Когда открыли дверь техотдела, Иван Ильич сидел за своим столом, закрыв лицо руками.
– Иван Ильич, потрудитесь объяснить, что здесь произошло, – сказал как можно нейтральнее Максим Викторович.
– Ничего, – с непроницаемым лицом ответил Иван Ильич, потому что он и сам не понимал, как это всё могло произойти.
– К-к-как это ничего, к-как ничего? – заверещал Никодимов. – И это называется «ничего»? Если это – «ничего», то что же тогда «чего»?!
– Подождите, Владимир Богданович, – начальник попытался приостановить поток его возмущения. – Дайте объясниться Ивану Ильичу.
– Да он и не собирается ничего нам объяснять! – ещё больше возмутился Никодимов. – Вы только посмотрите на него: наорал на всех, мне по уху съездил, – голос его задрожал, и он потёр ушибленное ухо, которое уже приобретало пунцовый цвет. – А теперь сидит, как ни в чём не бывало!
– Простите меня, – голос Ивана Ильича тоже дрогнул.
– А вот не прощаю! – распалялся пуще прежнего Владимир Богданович. – Я требую товарищеского суда на этим… затаившимся шовинистом!
– Вова, прости! Если хочешь, то ударь меня тоже…
– Да пошёл ты! Жидом меня обозвал… А какой я жид: у меня бабушка по отцовской линии была еврейкой, дед – поляк, а мать – русская, – зло втолковывал всем присутствующим Никодимов. – Я даже если в Израиль уеду, меня там никто евреем считать не будет. Здесь я – жид, а там – русский.
– Вова, прости пожалуйста! Сам не знаю, как это получилось, – вдруг вскочил Иван Ильич, и все, кроме Никодимова, резко отпрянули к дверям.
Владимир Богданович стоял на месте и с вызовом смотрел прямо в глаза Ивану Ильичу, но тот подошёл к нему – в этот момент все зажмурились, – обнял и снова сказал: «Прости Вова».
– Да ничего страшного, Ваня…
– Да я, Вова…
– Да ладно, Ваня…
– Вова…
– Ваня…
Все вздохнули с облегчением, что их дорогой Иван Ильич вновь стал прежним: таким, каким его знали уже много лет.
– Ну, я вижу, что товарищеский суд не потребуется, – обрадовался Максим Викторович, который очень не любил такие вот внезапные конфликты между подчинёнными, и, честно говоря, не умел их разрешать, потому что в годы его обучения в вузах будущие руководители изучали всё что угодно, но только не психологию и основы общения. – Товарищи, давайте будем внимательно друг к другу относиться, короче говоря, не будем мотать нервы друг другу.
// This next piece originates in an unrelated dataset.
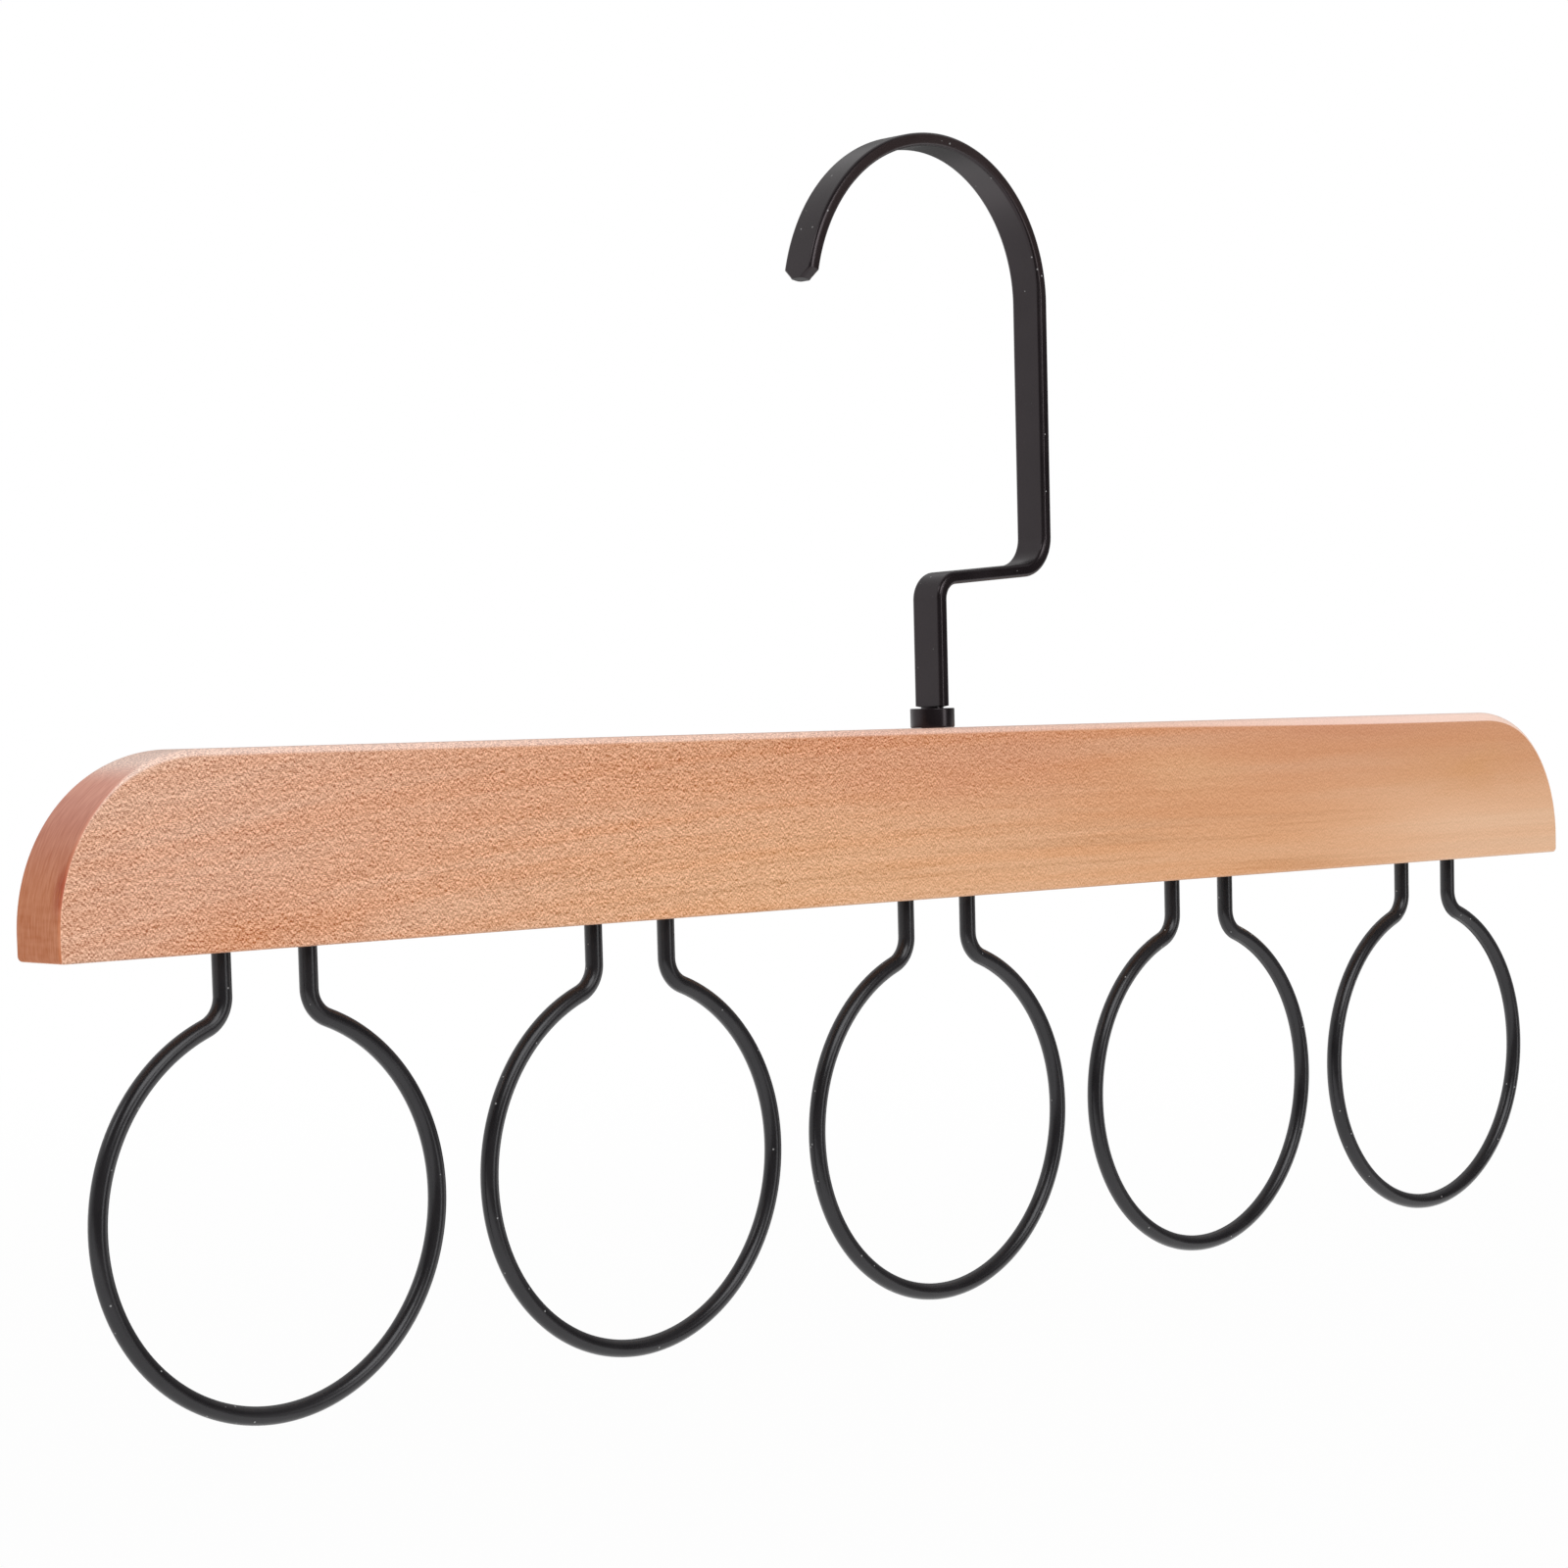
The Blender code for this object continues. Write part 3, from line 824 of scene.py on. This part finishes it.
def keep_flat(piece):
    """Keeps the big flat faces flat in the light, and leaves all the turning to the edges."""
    weighted = piece.modifiers.new("flat faces", "WEIGHTED_NORMAL")
    weighted.keep_sharp = True


print("corners sharper than", round(math.degrees(SHARP)), "degrees stay sharp")

# %% [markdown]
# ## The bar
# The bar is cut from a board 13 mm thick. Seen from the front its underside is straight, its
# foot corners are just rounded, and each end sweeps up in a quarter of an ellipse. Its long
# edges are eased: hardly at all below, where the edge stays crisp, and softly on top. A Bevel
# modifier has one width for all, so the outline is lofted through the thickness with an edge
# radius that grows towards the top. A Weighted Normal modifier then keeps the big flat faces
# flat in the light.

# %% Bar
END_RUN = 27.5 * MM
END_STAND = 4 * MM
FOOT_RADIUS = 1 * MM
SIDE_EDGE_RADIUS = 0.6 * MM
TOP_EDGE_RADIUS = 2 * MM
EDGE_GROWTH = 8
FOOT_STEPS = 8
END_STEPS = 56
EDGE_STEPS = 10


def bar_end_outline():
    """The right half of the side view, upwards, as place, outward normal and edge radius."""
    outline = []
    foot = Vector((bar_high.x - FOOT_RADIUS, bar_low.z + FOOT_RADIUS))
    for step in range(FOOT_STEPS + 1):
        angle = QUARTER * (step / FOOT_STEPS - 1)
        normal = Vector((math.cos(angle), math.sin(angle)))
        outline.append((foot + normal * FOOT_RADIUS, normal, SIDE_EDGE_RADIUS))
    rise = bar_height - END_STAND
    centre = Vector((bar_high.x - END_RUN, bar_low.z + END_STAND))
    extra = TOP_EDGE_RADIUS - SIDE_EDGE_RADIUS
    for step in range(END_STEPS + 1):
        angle = QUARTER * step / END_STEPS
        place = Vector((END_RUN * math.cos(angle), rise * math.sin(angle)))
        normal = Vector((rise * math.cos(angle), END_RUN * math.sin(angle))).normalized()
        edge_radius = SIDE_EDGE_RADIUS + extra * math.sin(angle) ** EDGE_GROWTH
        outline.append((centre + place, normal, edge_radius))
    return outline


def bar_mesh():
    """The whole outline at each step through the thickness, drawn in at both edges."""
    right_half = bar_end_outline()
    flip = Vector((-1, 1))
    left_half = [(place * flip, normal * flip, r) for place, normal, r in reversed(right_half)]
    loops = []
    for side in (-1, 1):
        steps = range(EDGE_STEPS + 1)
        for step in steps if side < 0 else reversed(steps):
            angle = QUARTER * step / EDGE_STEPS
            loop = []
            for place, normal, radius in right_half + left_half:
                x, z = place - normal * radius * (1 - math.sin(angle))
                y = side * (bar_thickness / 2 - radius * (1 - math.cos(angle)))
                loop.append((x, y, z))
            loops.append(loop)
    return loft("bar", loops)


keep_flat(add_piece("bar", bar_mesh(), wood, "bar", "bar_wood", "wooden_bar"))

# %% [markdown]
# ## The hook
# The hook starts as a round rod. Its lower end stays round and becomes the spigot that turns
# in the bar, and the rest is rolled flat and then bent over its flat side: up, out along a
# slightly rising arm, up the long leg, and over in a wide crown that opens out a little
# towards its tip. A route of places and directions describes those bends, and a rounded
# rectangle is carried along it. Where the rectangle's half sizes equal its corner radius it
# is a circle, so spigot and strip are one loft.

# %% Hook route
STRIP_WIDTH = 7.5 * MM
STRIP_THICKNESS = 2.5 * MM
STRIP_EDGE_RADIUS = 0.8 * MM
CROWN_LEG_RADIUS = 29 * MM
CROWN_TIP_RADIUS = 34 * MM
CROWN_SWEEP = math.radians(170.5)
LONG_LEG_HEIGHT = 52.3 * MM
LONG_LEG_BEND = 6.8 * MM
ARM_OFFSET = 30.1 * MM
ARM_RISE = math.radians(4.5)
STEM_BEND = 4.3 * MM
NECK_HEIGHT = 0.45 * MM
SHOULDER_HEIGHT = 0.2 * MM
CLIP_LENGTH = 1.8 * MM
CLIP_WIDTH = 2.1 * MM
TIP_ROUND = 0.4 * MM
SPIGOT_RADIUS = 2.2 * MM
HEAD_RADIUS = 2.9 * MM
HEAD_HEIGHT = 1.4 * MM
HEAD_EDGE = 0.4 * MM
CORNER_STEPS = 8
BEND_STEPS = 24
CROWN_STEPS = 60

crown_top = Vector((ARM_OFFSET - CROWN_LEG_RADIUS, hook_high.z - STRIP_THICKNESS / 2))
foot_z = swivel.z + NECK_HEIGHT
head_z = hook_low.z


def bend(corner, before, after, radius, steps):
    """Places and directions round the bend that joins two straight runs meeting at a corner."""
    turn = before.angle_signed(after)
    inner = Vector((-before.y, before.x)) * -math.copysign(1, turn)
    centre = corner - before * radius * math.tan(abs(turn) / 2) + inner * radius
    stations = []
    for step in range(steps + 1):
        rotation = Matrix.Rotation(-turn * step / steps, 2)
        stations.append((centre - rotation @ inner * radius, rotation @ before))
    return stations


def hook_stations():
    """Place, direction and section along the rod, from its peened end to its tip."""
    upward = Vector((0, 1))
    strip = (STRIP_WIDTH / 2, STRIP_THICKNESS / 2, STRIP_EDGE_RADIUS)
    radii = (SPIGOT_RADIUS, HEAD_RADIUS, HEAD_RADIUS - HEAD_EDGE)
    spigot, head, head_face = [(radius,) * 3 for radius in radii]
    stations = [
        (Vector((0, head_z)), upward, head_face),
        (Vector((0, head_z + HEAD_EDGE)), upward, head),
        (Vector((0, head_z + HEAD_HEIGHT)), upward, head),
        (Vector((0, head_z + HEAD_HEIGHT)), upward, spigot),
        (Vector((0, foot_z - SHOULDER_HEIGHT)), upward, spigot),
        (Vector((0, foot_z)), upward, strip),
    ]
    along_arm = Vector((math.cos(ARM_RISE), math.sin(ARM_RISE)))
    arm_end = Vector((ARM_OFFSET, crown_top.y - CROWN_LEG_RADIUS - LONG_LEG_HEIGHT))
    arm_start = Vector((0, arm_end.y - ARM_OFFSET * math.tan(ARM_RISE)))
    route = bend(arm_start, upward, along_arm, STEM_BEND, BEND_STEPS)
    route += bend(arm_end, along_arm, upward, LONG_LEG_BEND, BEND_STEPS)

    clip_start = CROWN_SWEEP - CLIP_LENGTH / CROWN_TIP_RADIUS
    round_start = CROWN_SWEEP - TIP_ROUND / CROWN_TIP_RADIUS
    to_top = [QUARTER * step / CROWN_STEPS for step in range(CROWN_STEPS + 1)]
    tip_step = (clip_start - QUARTER) / CROWN_STEPS
    to_clip = [QUARTER + tip_step * step for step in range(1, CROWN_STEPS + 1)]
    for angle in to_top + to_clip + [round_start, CROWN_SWEEP]:
        radius = CROWN_LEG_RADIUS if angle <= QUARTER else CROWN_TIP_RADIUS
        outward = Vector((math.cos(angle), math.sin(angle)))
        place = crown_top + radius * (outward - upward)
        route.append((place, Vector((-outward.y, outward.x))))

    half_width, half_thickness, corner = strip
    clipped = (half_width - CLIP_WIDTH + TIP_ROUND, half_thickness, corner)
    tip = (half_width - CLIP_WIDTH, half_thickness, corner)
    sections = [strip] * (len(route) - 2) + [clipped, tip]
    stations += [(place, direction, s) for (place, direction), s in zip(route, sections)]
    return stations


# %% Hook mesh
WELD = 0.001 * MM


def hook_mesh():
    """The rounded rectangle carried along the route, with points that coincide welded."""
    loops = []
    for place, direction, (half_width, half_thickness, corner) in hook_stations():
        side = Vector((direction.y, -direction.x))
        loop = []
        for quadrant in range(4):
            across = 1 if quadrant in (0, 3) else -1
            through = 1 if quadrant in (0, 1) else -1
            for step in range(CORNER_STEPS + 1):
                angle = QUARTER * (quadrant + step / CORNER_STEPS)
                y = across * (half_width - corner) + corner * math.cos(angle)
                depth = through * (half_thickness - corner) + corner * math.sin(angle)
                x, z = place + side * depth
                loop.append((x, y, z))
        loops.append(loop)
    mesh = loft("hook", loops)
    work = bmesh.new()
    work.from_mesh(mesh)
    bmesh.ops.remove_doubles(work, verts=work.verts, dist=WELD)
    work.to_mesh(mesh)
    work.free()
    return mesh


keep_flat(add_piece("hook_strip", hook_mesh(), coat, "hook", "black_steel", "hook"))
print("crown top", [round(part / MM, 2) for part in crown_top])

# %% [markdown]
# ## The collar
# A short turned collar hides the hole in the bar and keeps the hook's shoulder off the wood.
# Turned work is a profile spun round an axis, so its loops are copies of one profile at each
# step of the turn. A bevelled cylinder would do as well, but a profile says outright how much
# each edge is eased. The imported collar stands 0.3 mm clear of the wood, and here its foot
# reaches down through most of that, so that no slit of light shows under it.

# %% Collar
COLLAR_FOOT_RADIUS = 0.3 * MM
COLLAR_REACH = 0.25 * MM
COLLAR_TOP_RADIUS = 0.2 * MM
BORE_RADIUS = 2.5 * MM
TURNED_STEPS = 96


def turned(name, profile):
    """A closed profile of (radius, height) points spun round the swivel axis."""
    loops = []
    for step in range(TURNED_STEPS):
        angle = FULL_TURN * step / TURNED_STEPS
        loops.append([(r * math.cos(angle), r * math.sin(angle), z) for r, z in profile])
    return loft(name, loops, closed=True)


def collar_profile():
    """The collar's cut side, from the foot of the bore out and up to the top of the bore."""
    radius = collar_high.x
    underside = collar_low.z - COLLAR_REACH
    foot = (radius - COLLAR_FOOT_RADIUS, underside + COLLAR_FOOT_RADIUS)
    top = (radius - COLLAR_TOP_RADIUS, collar_high.z - COLLAR_TOP_RADIUS)
    profile = [(BORE_RADIUS, underside)]
    profile += arc(foot, COLLAR_FOOT_RADIUS, -QUARTER, 0, EDGE_STEPS)
    profile += arc(top, COLLAR_TOP_RADIUS, 0, QUARTER, EDGE_STEPS)
    return profile + [(BORE_RADIUS, collar_high.z)]


collar = turned("collar", collar_profile())
add_piece("collar", collar, coat, "bar", "black_collar", "swivel_collar")

# %% [markdown]
# ## The rings
# Each ring is one length of 3.2 mm wire. Its two legs stand side by side in the bar, a reverse
# bend turns each one outwards, and the bends run into the ring where the two circles touch,
# so the wire never shows a kink. The meeting point lies on the line between the two centres,
# which gives its angle with no guessing. A curve with a round bevel would give the same wire,
# but lofting it keeps one way of making every mesh here.

# %% Rings
RING_NAMES = [name for name in sorted(frame["nodes"]) if name.startswith("ring_")]
LEG_SPACING = 17.1 * MM
LEG_DROP = 7.4 * MM
LEG_EMBED = 12 * MM
NECK_BEND = 5.5 * MM
NECK_STEPS = 16
RING_STEPS = 80
WIRE_SIDES = 28

first_low, first_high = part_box(RING_NAMES[0])
wire_radius = (first_high.y - first_low.y) / 2
ring_radius = (first_high.x - first_low.x) / 2 - wire_radius


def ring_route():
    """The wire's middle line from leg top to leg top, with the bar's underside at 0."""
    leg_x = LEG_SPACING / 2
    bend_centre = Vector((leg_x + NECK_BEND, -LEG_DROP))
    reach = ring_radius + NECK_BEND
    ring_centre = Vector((0, -LEG_DROP - math.sqrt(reach**2 - bend_centre.x**2)))
    meeting = math.atan2(bend_centre.y - ring_centre.y, bend_centre.x)
    neck = arc(bend_centre, NECK_BEND, 2 * QUARTER, 2 * QUARTER + meeting, NECK_STEPS)
    round_part = arc(ring_centre, ring_radius, meeting, -QUARTER, RING_STEPS)
    right_half = [(leg_x, LEG_EMBED)] + neck + round_part[1:]
    return [(-x, z) for x, z in right_half] + right_half[-2::-1]


def ring_mesh():
    """Round wire along the whole route, square to it at each point."""
    route = [Vector(point) for point in ring_route()]
    loops = []
    for number, place in enumerate(route):
        before = route[max(number - 1, 0)]
        after = route[min(number + 1, len(route) - 1)]
        direction = (after - before).normalized()
        side = Vector((direction.y, -direction.x))
        loop = []
        for step in range(WIRE_SIDES):
            angle = FULL_TURN * step / WIRE_SIDES
            x, z = place + side * wire_radius * math.cos(angle)
            loop.append((x, wire_radius * math.sin(angle), z))
        loops.append(loop)
    return loft("ring", loops)


shared_ring = ring_mesh()
for name in RING_NAMES:
    low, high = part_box(name)
    mesh = shared_ring.copy()
    mesh.transform(Matrix.Translation(((low.x + high.x) / 2, 0, bar_low.z)))
    number = name.rsplit("_", 1)[1]
    add_piece(f"wire_ring_{number}", mesh, wire_coat, "bar", "black_wire", name)

# %% [markdown]
# ## The pieces inside the bar
# The insert that lines the hole and the washer that holds the spigot's head never show. Their
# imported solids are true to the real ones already, so they stay, and only take the look of
# turned steel. A lathe tool leaves rings round the axis, and noise squeezed thin along the
# axis gives them without any pattern to repeat.

# %% Insert and washer
STEEL_DARK = paint(176, 176, 178)
STEEL_LIGHT = paint(202, 202, 204)
STEEL_ROUGHNESS = 0.30
TURNING_SIZE = (0.004, 0.004, 0.00015)
TURNING_ROUGHNESS = 0.2
TURNING_DEPTH = 0.00001


def turned_steel():
    """Bare steel with fine turning marks round the upright axis."""
    finish = Finish(bpy.data.materials.new("plain_steel"))
    turning = finish.noise(TURNING_SIZE, detail=2.0)
    clouds = finish.noise(CLOUD_SIZE)
    return finish.principled(
        {
            "Base Color": finish.blend(clouds, STEEL_DARK, STEEL_LIGHT),
            "Metallic": 1.0,
            "Roughness": STEEL_ROUGHNESS + TURNING_ROUGHNESS * turning.centred(),
            "Normal": finish.bump(turning, TURNING_DEPTH),
        }
    )


steel = turned_steel()
for name in ("threaded_insert", "retaining_washer"):
    inner = frame["nodes"][name]
    inner.data.materials.clear()
    inner.data.materials.append(steel)
    print(name, "keeps its", len(inner.data.polygons), "faces")

# %% [markdown]
# ## Colour handling
# The Standard view shows each colour as it is written, with no film look on top.

# %% Finish
bpy.context.scene.view_settings.view_transform = "Standard"
bpy.context.view_layer.update()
Ведь испортить отношения всегда легче, чем их наладить, поэтому давайте будем вести себя как взрослые люди.
Начальник Завода экспромтом прочёл эту короткую сентенцию и удалился, хотя на душе у него было неспокойно.
– Ваня, если тебе нездоровится, то поезжай домой, – предложил Ивану Ильичу Никодимов.
– Да, мне действительно как-то нехорошо.